- Work required
Return only the lines from the top of the material through the line marked by "V = FreeCAD.Vector", unaltered.

[START OF Input]

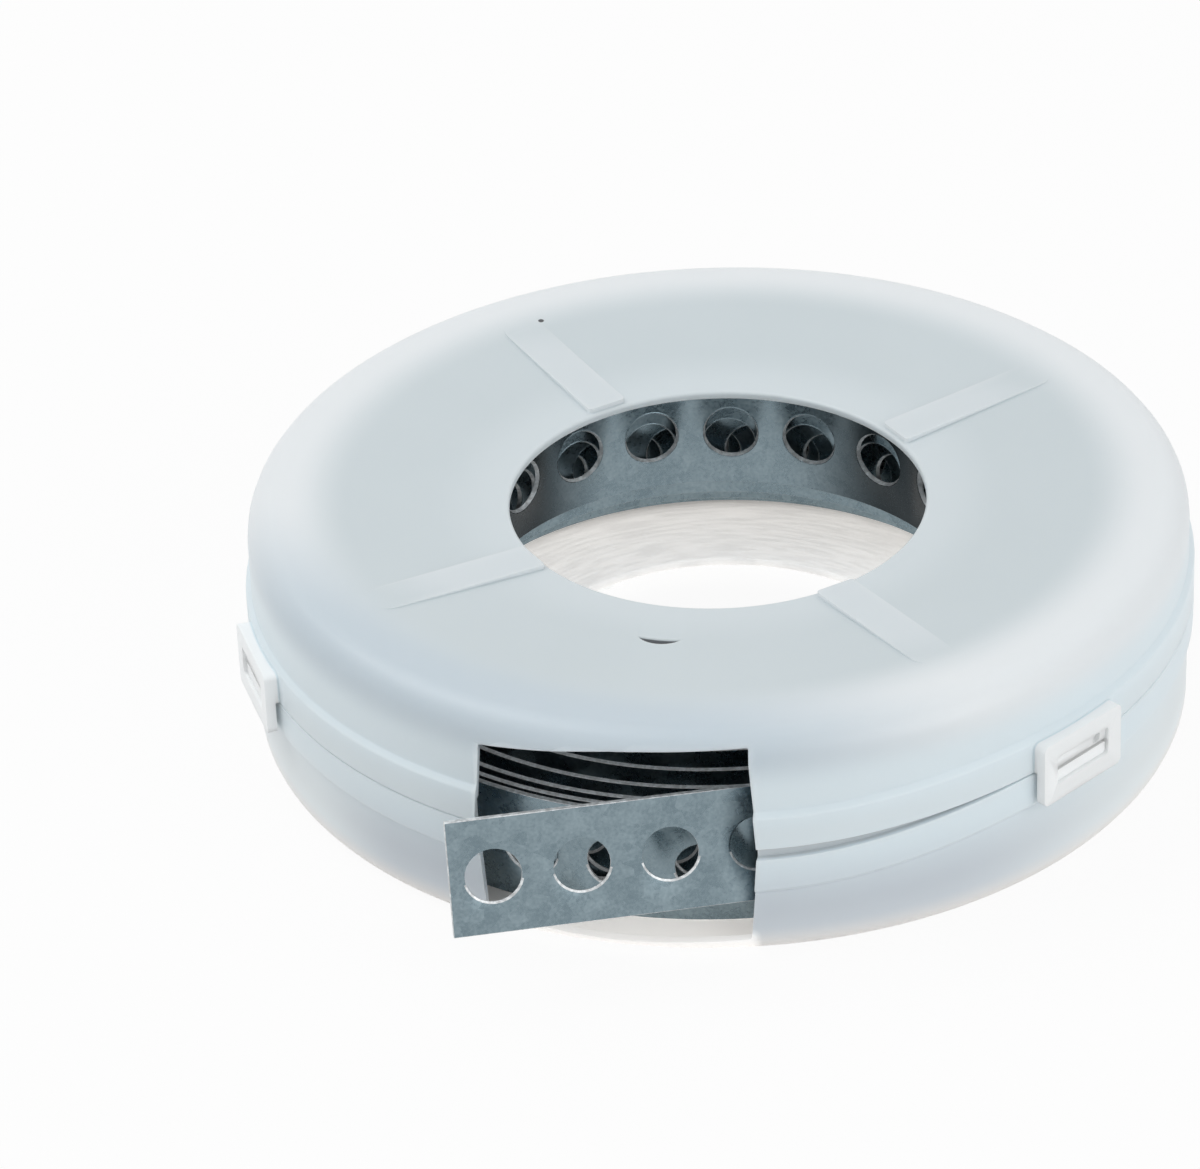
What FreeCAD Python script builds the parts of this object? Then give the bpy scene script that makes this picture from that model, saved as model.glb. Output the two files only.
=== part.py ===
"""Perforated steel strap, coiled in a ring-shaped dispenser case of two clipped plastic halves.

Lengths are in millimetres and angles in degrees. +Z is up along the axis of the case and the coil.
The origin is on that axis, at mid-height, where the two halves meet. The strap's free end runs
along -X.
"""
import os

import FreeCAD
import Part
import Sketcher

V = FreeCAD.Vector

DIMENSIONS = {
    # Plastic case: two halves that meet at mid-height
    "case_radius": 66.6,
    "case_height": 34.4,
    "wall": 1.3,
    "bore_radius": 29.5,
    "shoulder_radius": 4.6,
    "shoulder_facets": 3,
    "rest_ring_width": 5.0,
    "rim_drop": 2.3,
    "seam_gap": 0.3,
    "seam_bow": 0.65,
    "seam_bow_reach": 57.0,
    "belt_height": 5.2,
    "belt_proud": 0.8,
    # Radial ribs on each half
    "rib_count": 4,
    "rib_width": 6.0,
    "rib_rise": 0.7,
    "rib_start_gap": 0.6,
    "rib_reach": 56.5,
    "rib_sink": 0.1,
    "rib_turn": 1.2,
    # Clip loops on the upper half, catches on the lower half
    "clip_count": 3,
    "clip_width": 15.5,
    "clip_height": 9.5,
    "clip_bar": 2.6,
    "clip_thickness": 1.4,
    "clip_clearance": 0.2,
    "catch_width": 9.0,
    "catch_clearance": 0.15,
    # Window in the front wall, and the way it faces, counted from -Y towards -X
    "window_angle": 24.5,
    "window_shift": 1.2,
    "window_seam_width": 38.7,
    "window_end_width": 36.7,
    "window_rise_left": 12.4,
    "window_rise_right": 15.5,
    "window_drop_left": 14.6,
    "window_drop_right": 14.6,
    "window_arch": 0.9,
    # Half-moon slit near the bore's rim, over the window
    "slit_radius": 39.0,
    "slit_chord": 6.2,
    "slit_depth": 1.8,
    # Galvanised strap
    "strap_width": 17.0,
    "strap_thickness": 0.8,
    "hole_pitch": 12.0,
    "hole_diameter": 7.6,
    "coil_inner_radius": 35.2,
    "coil_turns": 10,
    "coil_sag": 2.0,
    "coil_head_gap": 0.4,
    "pocket_depth": 1.6,
    "pocket_sides": 8,
    # Free end of the strap, straight from where it leaves the coil
    "end_rise": 6.0,
    "end_first_hole": 9.0,
    "end_hole_count": 4,
    "end_margin": 6.0,
    "end_root": 8.0,
}

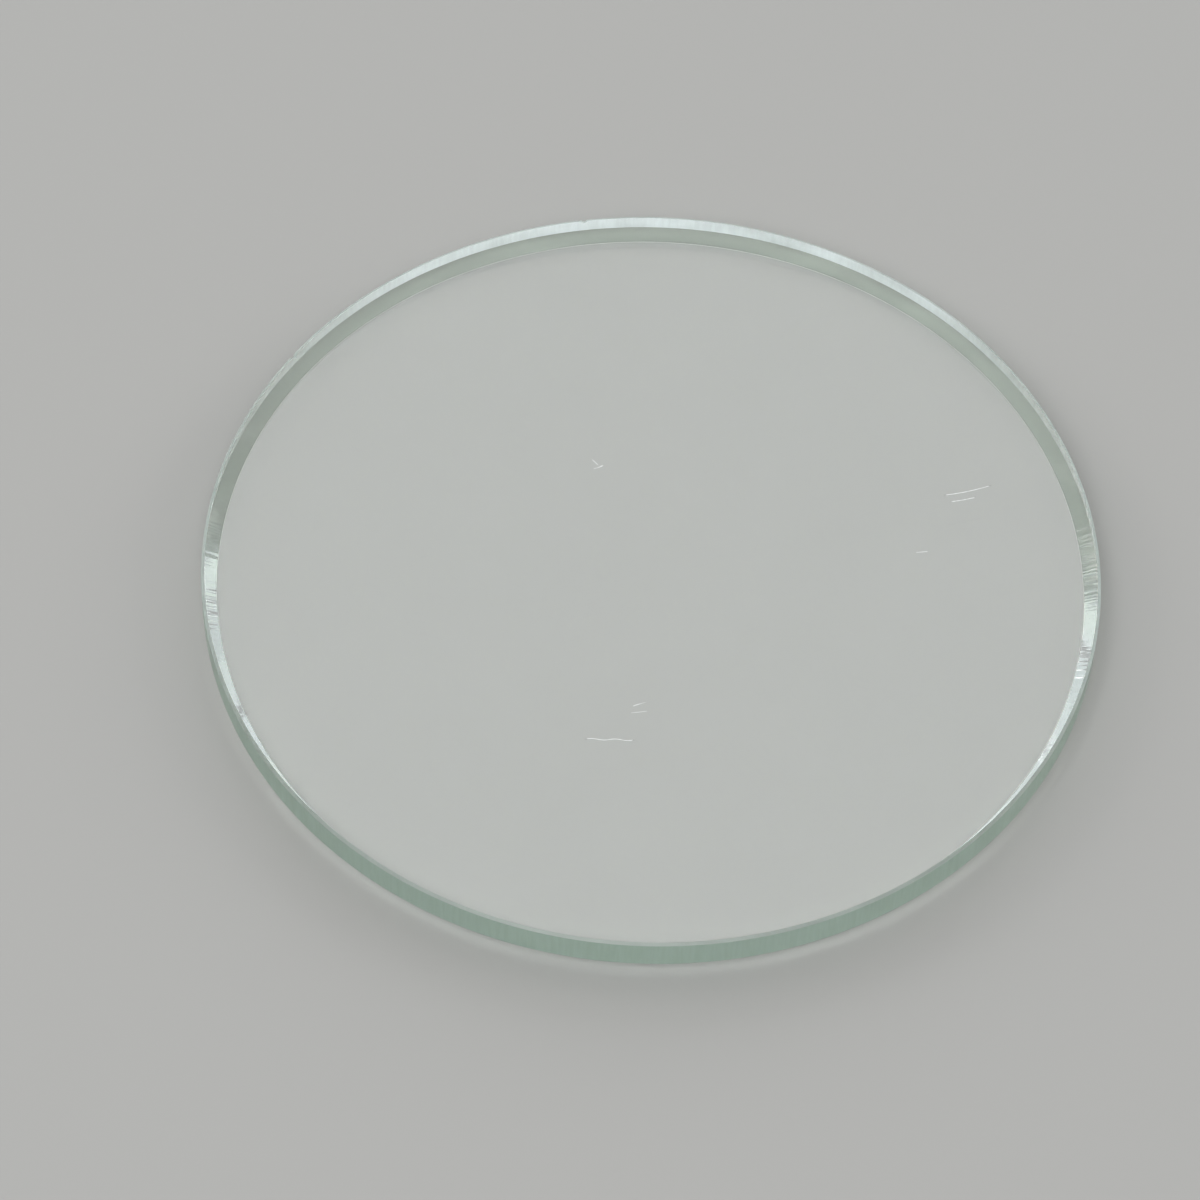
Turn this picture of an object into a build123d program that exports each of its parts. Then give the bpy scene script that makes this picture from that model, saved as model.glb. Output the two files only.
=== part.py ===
from build123d import *
import os

# A flat round watch crystal: one disc of mineral glass with polished faces and a ground edge.
# It lies on its inner face, the side with the bevel. The origin is the centre of that face, +Z up.

# The disc, in millimetres
diameter = 30.0
thickness = 1.5

# The bevel round the inner face, which leads the crystal into its gasket
inner_bevel_width = 0.48
inner_bevel_height = 0.38

# The small arris that takes the sharpness off the outer face's rim
outer_arris_width = 0.10
outer_arris_height = 0.07


def half_section():
    """The disc's section on one side of its axis, from the inner face round to the outer face."""
    radius = diameter / 2
    inner_face_rim = (radius - inner_bevel_width, 0)
    edge_bottom = (radius, inner_bevel_height)
    edge_top = (radius, thickness - outer_arris_height)
    outer_face_rim = (radius - outer_arris_width, thickness)
    outline = Polyline((0, 0), inner_face_rim, edge_bottom, edge_top, outer_face_rim, (0, thickness), close=True)
    return Plane.XZ * make_face(outline)


def crystal():
    """The whole disc, the half section turned once round its axis."""
    return revolve(half_section(), Axis.Z)


def write_parts():
    os.makedirs("parts", exist_ok=True)
    glass_crystal = crystal()
    glass_crystal.label = "glass_crystal"
    export_step(glass_crystal, "parts/glass_crystal.step")


write_parts()
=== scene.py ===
import math
import random

import bpy
from mathutils import Matrix, Vector


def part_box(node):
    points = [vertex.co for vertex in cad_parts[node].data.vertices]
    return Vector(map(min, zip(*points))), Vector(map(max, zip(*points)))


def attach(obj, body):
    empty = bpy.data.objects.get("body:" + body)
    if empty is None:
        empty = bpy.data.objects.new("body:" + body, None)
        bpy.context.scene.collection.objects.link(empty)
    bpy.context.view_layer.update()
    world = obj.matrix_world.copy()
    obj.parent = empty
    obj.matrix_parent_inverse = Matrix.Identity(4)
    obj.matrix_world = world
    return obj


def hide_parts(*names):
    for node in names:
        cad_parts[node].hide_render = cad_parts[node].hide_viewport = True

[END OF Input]

- Task solution
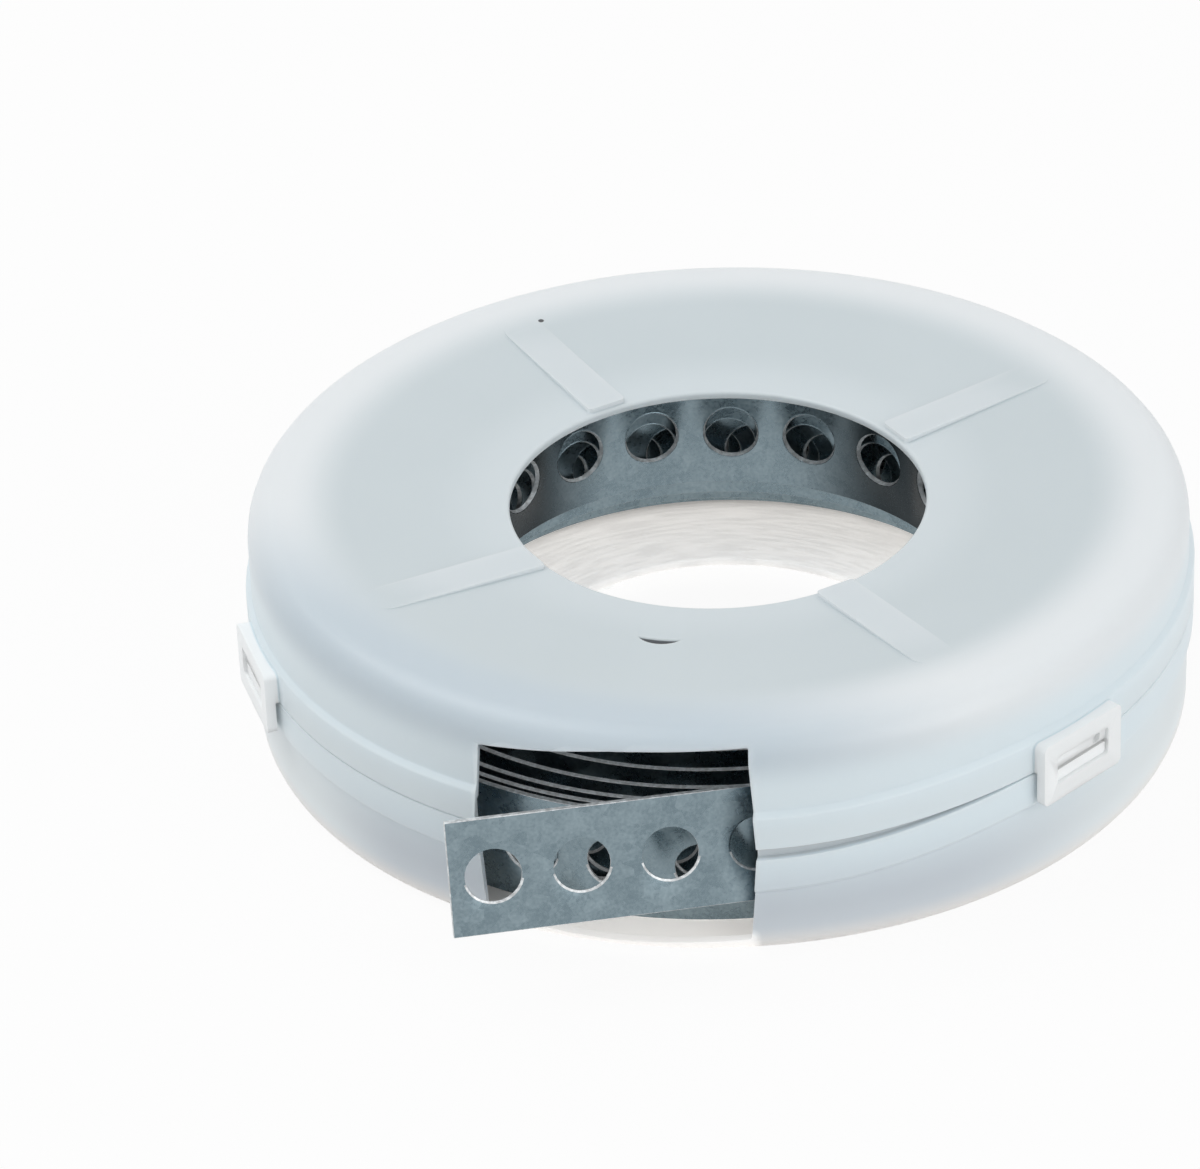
What FreeCAD Python script builds the parts of this object? Then give the bpy scene script that makes this picture from that model, saved as model.glb. Output the two files only.
=== part.py ===
"""Perforated steel strap, coiled in a ring-shaped dispenser case of two clipped plastic halves.

Lengths are in millimetres and angles in degrees. +Z is up along the axis of the case and the coil.
The origin is on that axis, at mid-height, where the two halves meet. The strap's free end runs
along -X.
"""
import os

import FreeCAD
import Part
import Sketcher

V = FreeCAD.Vector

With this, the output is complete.